● **Task requirements**:
Copy every line of the material below word for word.
____
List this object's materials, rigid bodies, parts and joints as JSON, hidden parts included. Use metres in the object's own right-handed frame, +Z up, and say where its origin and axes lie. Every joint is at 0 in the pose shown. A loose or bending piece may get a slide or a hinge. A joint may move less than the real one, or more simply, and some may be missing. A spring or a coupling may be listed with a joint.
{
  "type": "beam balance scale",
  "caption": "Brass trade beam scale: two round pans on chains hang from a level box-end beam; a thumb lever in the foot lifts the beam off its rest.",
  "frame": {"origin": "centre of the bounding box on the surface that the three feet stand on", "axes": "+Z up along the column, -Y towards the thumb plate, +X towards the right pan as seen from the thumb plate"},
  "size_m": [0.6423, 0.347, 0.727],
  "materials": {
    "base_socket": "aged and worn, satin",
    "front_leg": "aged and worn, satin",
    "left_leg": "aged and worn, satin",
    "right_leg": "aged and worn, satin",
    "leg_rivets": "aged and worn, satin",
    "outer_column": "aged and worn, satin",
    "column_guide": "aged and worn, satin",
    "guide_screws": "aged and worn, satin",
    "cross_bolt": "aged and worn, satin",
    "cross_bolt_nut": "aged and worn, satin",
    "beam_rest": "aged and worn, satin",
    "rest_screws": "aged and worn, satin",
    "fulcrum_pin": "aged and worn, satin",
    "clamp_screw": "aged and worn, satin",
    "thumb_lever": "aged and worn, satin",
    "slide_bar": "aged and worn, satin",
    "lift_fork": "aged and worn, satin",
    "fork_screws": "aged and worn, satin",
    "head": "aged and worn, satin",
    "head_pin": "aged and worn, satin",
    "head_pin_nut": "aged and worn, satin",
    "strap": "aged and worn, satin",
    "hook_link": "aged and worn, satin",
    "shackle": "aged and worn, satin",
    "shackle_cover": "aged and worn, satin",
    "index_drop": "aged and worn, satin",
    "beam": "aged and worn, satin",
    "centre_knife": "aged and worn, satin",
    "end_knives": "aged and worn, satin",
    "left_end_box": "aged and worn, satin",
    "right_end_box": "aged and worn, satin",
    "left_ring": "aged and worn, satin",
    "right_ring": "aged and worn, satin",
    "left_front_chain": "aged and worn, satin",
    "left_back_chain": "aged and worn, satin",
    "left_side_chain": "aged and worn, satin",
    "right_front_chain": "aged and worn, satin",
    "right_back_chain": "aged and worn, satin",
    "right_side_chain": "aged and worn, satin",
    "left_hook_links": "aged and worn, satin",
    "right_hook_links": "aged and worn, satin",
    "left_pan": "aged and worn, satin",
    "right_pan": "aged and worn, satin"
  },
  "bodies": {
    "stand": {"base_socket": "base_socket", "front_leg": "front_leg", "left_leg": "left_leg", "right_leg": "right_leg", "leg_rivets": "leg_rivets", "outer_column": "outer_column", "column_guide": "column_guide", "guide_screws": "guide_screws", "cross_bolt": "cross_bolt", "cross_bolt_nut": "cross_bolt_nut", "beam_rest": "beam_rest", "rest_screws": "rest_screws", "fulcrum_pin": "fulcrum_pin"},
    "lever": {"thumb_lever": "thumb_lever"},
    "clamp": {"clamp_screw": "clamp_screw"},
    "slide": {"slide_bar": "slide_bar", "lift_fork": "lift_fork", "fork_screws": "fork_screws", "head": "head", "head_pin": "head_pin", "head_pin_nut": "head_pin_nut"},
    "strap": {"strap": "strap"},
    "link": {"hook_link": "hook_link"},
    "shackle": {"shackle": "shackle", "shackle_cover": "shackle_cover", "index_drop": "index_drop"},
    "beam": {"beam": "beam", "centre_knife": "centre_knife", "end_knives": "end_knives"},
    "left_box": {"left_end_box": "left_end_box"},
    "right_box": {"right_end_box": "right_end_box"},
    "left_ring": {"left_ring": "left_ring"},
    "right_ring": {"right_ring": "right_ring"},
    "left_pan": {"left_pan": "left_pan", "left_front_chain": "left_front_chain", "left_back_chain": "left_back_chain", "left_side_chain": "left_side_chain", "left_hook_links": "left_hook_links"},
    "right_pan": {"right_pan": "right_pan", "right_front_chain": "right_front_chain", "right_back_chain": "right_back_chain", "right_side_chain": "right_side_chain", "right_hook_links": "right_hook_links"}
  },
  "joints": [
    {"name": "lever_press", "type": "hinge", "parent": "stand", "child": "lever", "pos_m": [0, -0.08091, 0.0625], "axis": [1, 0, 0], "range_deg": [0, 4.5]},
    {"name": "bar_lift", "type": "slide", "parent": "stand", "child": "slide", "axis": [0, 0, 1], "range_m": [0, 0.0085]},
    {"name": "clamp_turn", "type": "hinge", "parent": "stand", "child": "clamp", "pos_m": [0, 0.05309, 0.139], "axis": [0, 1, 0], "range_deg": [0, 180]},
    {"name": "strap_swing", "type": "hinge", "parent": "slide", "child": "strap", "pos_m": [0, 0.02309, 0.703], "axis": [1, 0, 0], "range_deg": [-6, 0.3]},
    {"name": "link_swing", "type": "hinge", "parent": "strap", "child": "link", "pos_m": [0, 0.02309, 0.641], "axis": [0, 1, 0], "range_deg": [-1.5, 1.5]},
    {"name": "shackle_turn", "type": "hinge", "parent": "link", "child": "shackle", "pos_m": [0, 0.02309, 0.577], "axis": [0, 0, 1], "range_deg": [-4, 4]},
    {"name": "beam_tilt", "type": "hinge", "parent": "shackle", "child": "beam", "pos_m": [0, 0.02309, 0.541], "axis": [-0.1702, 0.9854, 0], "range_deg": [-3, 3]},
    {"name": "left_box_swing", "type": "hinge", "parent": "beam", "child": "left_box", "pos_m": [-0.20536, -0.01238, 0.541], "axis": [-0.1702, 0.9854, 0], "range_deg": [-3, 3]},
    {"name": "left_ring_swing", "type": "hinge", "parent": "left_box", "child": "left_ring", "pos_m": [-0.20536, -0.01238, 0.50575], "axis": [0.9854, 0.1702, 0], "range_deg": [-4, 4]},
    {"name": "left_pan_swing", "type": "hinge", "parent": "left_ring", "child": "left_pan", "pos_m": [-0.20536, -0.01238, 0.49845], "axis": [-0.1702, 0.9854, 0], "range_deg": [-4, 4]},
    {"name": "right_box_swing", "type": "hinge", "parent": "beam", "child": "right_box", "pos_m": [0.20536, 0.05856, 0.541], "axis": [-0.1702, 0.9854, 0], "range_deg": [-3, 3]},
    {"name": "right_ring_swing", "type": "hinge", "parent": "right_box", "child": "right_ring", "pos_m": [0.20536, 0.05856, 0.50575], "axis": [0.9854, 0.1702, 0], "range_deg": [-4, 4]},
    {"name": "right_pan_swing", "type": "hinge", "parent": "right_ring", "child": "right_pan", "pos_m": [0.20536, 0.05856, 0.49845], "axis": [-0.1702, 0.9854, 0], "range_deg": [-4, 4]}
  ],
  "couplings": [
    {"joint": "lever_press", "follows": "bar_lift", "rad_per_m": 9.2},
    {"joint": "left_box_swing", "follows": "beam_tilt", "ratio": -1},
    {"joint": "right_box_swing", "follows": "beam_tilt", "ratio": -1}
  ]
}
____
● **Exercise output**:
List this object's materials, rigid bodies, parts and joints as JSON, hidden parts included. Use metres in the object's own right-handed frame, +Z up, and say where its origin and axes lie. Every joint is at 0 in the pose shown. A loose or bending piece may get a slide or a hinge. A joint may move less than the real one, or more simply, and some may be missing. A spring or a coupling may be listed with a joint.
{
  "type": "beam balance scale",
  "caption": "Brass trade beam scale: two round pans on chains hang from a level box-end beam; a thumb lever in the foot lifts the beam off its rest.",
  "frame": {"origin": "centre of the bounding box on the surface that the three feet stand on", "axes": "+Z up along the column, -Y towards the thumb plate, +X towards the right pan as seen from the thumb plate"},
  "size_m": [0.6423, 0.347, 0.727],
  "materials": {
    "base_socket": "aged and worn, satin",
    "front_leg": "aged and worn, satin",
    "left_leg": "aged and worn, satin",
    "right_leg": "aged and worn, satin",
    "leg_rivets": "aged and worn, satin",
    "outer_column": "aged and worn, satin",
    "column_guide": "aged and worn, satin",
    "guide_screws": "aged and worn, satin",
    "cross_bolt": "aged and worn, satin",
    "cross_bolt_nut": "aged and worn, satin",
    "beam_rest": "aged and worn, satin",
    "rest_screws": "aged and worn, satin",
    "fulcrum_pin": "aged and worn, satin",
    "clamp_screw": "aged and worn, satin",
    "thumb_lever": "aged and worn, satin",
    "slide_bar": "aged and worn, satin",
    "lift_fork": "aged and worn, satin",
    "fork_screws": "aged and worn, satin",
    "head": "aged and worn, satin",
    "head_pin": "aged and worn, satin",
    "head_pin_nut": "aged and worn, satin",
    "strap": "aged and worn, satin",
    "hook_link": "aged and worn, satin",
    "shackle": "aged and worn, satin",
    "shackle_cover": "aged and worn, satin",
    "index_drop": "aged and worn, satin",
    "beam": "aged and worn, satin",
    "centre_knife": "aged and worn, satin",
    "end_knives": "aged and worn, satin",
    "left_end_box": "aged and worn, satin",
    "right_end_box": "aged and worn, satin",
    "left_ring": "aged and worn, satin",
    "right_ring": "aged and worn, satin",
    "left_front_chain": "aged and worn, satin",
    "left_back_chain": "aged and worn, satin",
    "left_side_chain": "aged and worn, satin",
    "right_front_chain": "aged and worn, satin",
    "right_back_chain": "aged and worn, satin",
    "right_side_chain": "aged and worn, satin",
    "left_hook_links": "aged and worn, satin",
    "right_hook_links": "aged and worn, satin",
    "left_pan": "aged and worn, satin",
    "right_pan": "aged and worn, satin"
  },
  "bodies": {
    "stand": {"base_socket": "base_socket", "front_leg": "front_leg", "left_leg": "left_leg", "right_leg": "right_leg", "leg_rivets": "leg_rivets", "outer_column": "outer_column", "column_guide": "column_guide", "guide_screws": "guide_screws", "cross_bolt": "cross_bolt", "cross_bolt_nut": "cross_bolt_nut", "beam_rest": "beam_rest", "rest_screws": "rest_screws", "fulcrum_pin": "fulcrum_pin"},
    "lever": {"thumb_lever": "thumb_lever"},
    "clamp": {"clamp_screw": "clamp_screw"},
    "slide": {"slide_bar": "slide_bar", "lift_fork": "lift_fork", "fork_screws": "fork_screws", "head": "head", "head_pin": "head_pin", "head_pin_nut": "head_pin_nut"},
    "strap": {"strap": "strap"},
    "link": {"hook_link": "hook_link"},
    "shackle": {"shackle": "shackle", "shackle_cover": "shackle_cover", "index_drop": "index_drop"},
    "beam": {"beam": "beam", "centre_knife": "centre_knife", "end_knives": "end_knives"},
    "left_box": {"left_end_box": "left_end_box"},
    "right_box": {"right_end_box": "right_end_box"},
    "left_ring": {"left_ring": "left_ring"},
    "right_ring": {"right_ring": "right_ring"},
    "left_pan": {"left_pan": "left_pan", "left_front_chain": "left_front_chain", "left_back_chain": "left_back_chain", "left_side_chain": "left_side_chain", "left_hook_links": "left_hook_links"},
    "right_pan": {"right_pan": "right_pan", "right_front_chain": "right_front_chain", "right_back_chain": "right_back_chain", "right_side_chain": "right_side_chain", "right_hook_links": "right_hook_links"}
  },
  "joints": [
    {"name": "lever_press", "type": "hinge", "parent": "stand", "child": "lever", "pos_m": [0, -0.08091, 0.0625], "axis": [1, 0, 0], "range_deg": [0, 4.5]},
    {"name": "bar_lift", "type": "slide", "parent": "stand", "child": "slide", "axis": [0, 0, 1], "range_m": [0, 0.0085]},
    {"name": "clamp_turn", "type": "hinge", "parent": "stand", "child": "clamp", "pos_m": [0, 0.05309, 0.139], "axis": [0, 1, 0], "range_deg": [0, 180]},
    {"name": "strap_swing", "type": "hinge", "parent": "slide", "child": "strap", "pos_m": [0, 0.02309, 0.703], "axis": [1, 0, 0], "range_deg": [-6, 0.3]},
    {"name": "link_swing", "type": "hinge", "parent": "strap", "child": "link", "pos_m": [0, 0.02309, 0.641], "axis": [0, 1, 0], "range_deg": [-1.5, 1.5]},
    {"name": "shackle_turn", "type": "hinge", "parent": "link", "child": "shackle", "pos_m": [0, 0.02309, 0.577], "axis": [0, 0, 1], "range_deg": [-4, 4]},
    {"name": "beam_tilt", "type": "hinge", "parent": "shackle", "child": "beam", "pos_m": [0, 0.02309, 0.541], "axis": [-0.1702, 0.9854, 0], "range_deg": [-3, 3]},
    {"name": "left_box_swing", "type": "hinge", "parent": "beam", "child": "left_box", "pos_m": [-0.20536, -0.01238, 0.541], "axis": [-0.1702, 0.9854, 0], "range_deg": [-3, 3]},
    {"name": "left_ring_swing", "type": "hinge", "parent": "left_box", "child": "left_ring", "pos_m": [-0.20536, -0.01238, 0.50575], "axis": [0.9854, 0.1702, 0], "range_deg": [-4, 4]},
    {"name": "left_pan_swing", "type": "hinge", "parent": "left_ring", "child": "left_pan", "pos_m": [-0.20536, -0.01238, 0.49845], "axis": [-0.1702, 0.9854, 0], "range_deg": [-4, 4]},
    {"name": "right_box_swing", "type": "hinge", "parent": "beam", "child": "right_box", "pos_m": [0.20536, 0.05856, 0.541], "axis": [-0.1702, 0.9854, 0], "range_deg": [-3, 3]},
    {"name": "right_ring_swing", "type": "hinge", "parent": "right_box", "child": "right_ring", "pos_m": [0.20536, 0.05856, 0.50575], "axis": [0.9854, 0.1702, 0], "range_deg": [-4, 4]},
    {"name": "right_pan_swing", "type": "hinge", "parent": "right_ring", "child": "right_pan", "pos_m": [0.20536, 0.05856, 0.49845], "axis": [-0.1702, 0.9854, 0], "range_deg": [-4, 4]}
  ],
  "couplings": [
    {"joint": "lever_press", "follows": "bar_lift", "rad_per_m": 9.2},
    {"joint": "left_box_swing", "follows": "beam_tilt", "ratio": -1},
    {"joint": "right_box_swing", "follows": "beam_tilt", "ratio": -1}
  ]
}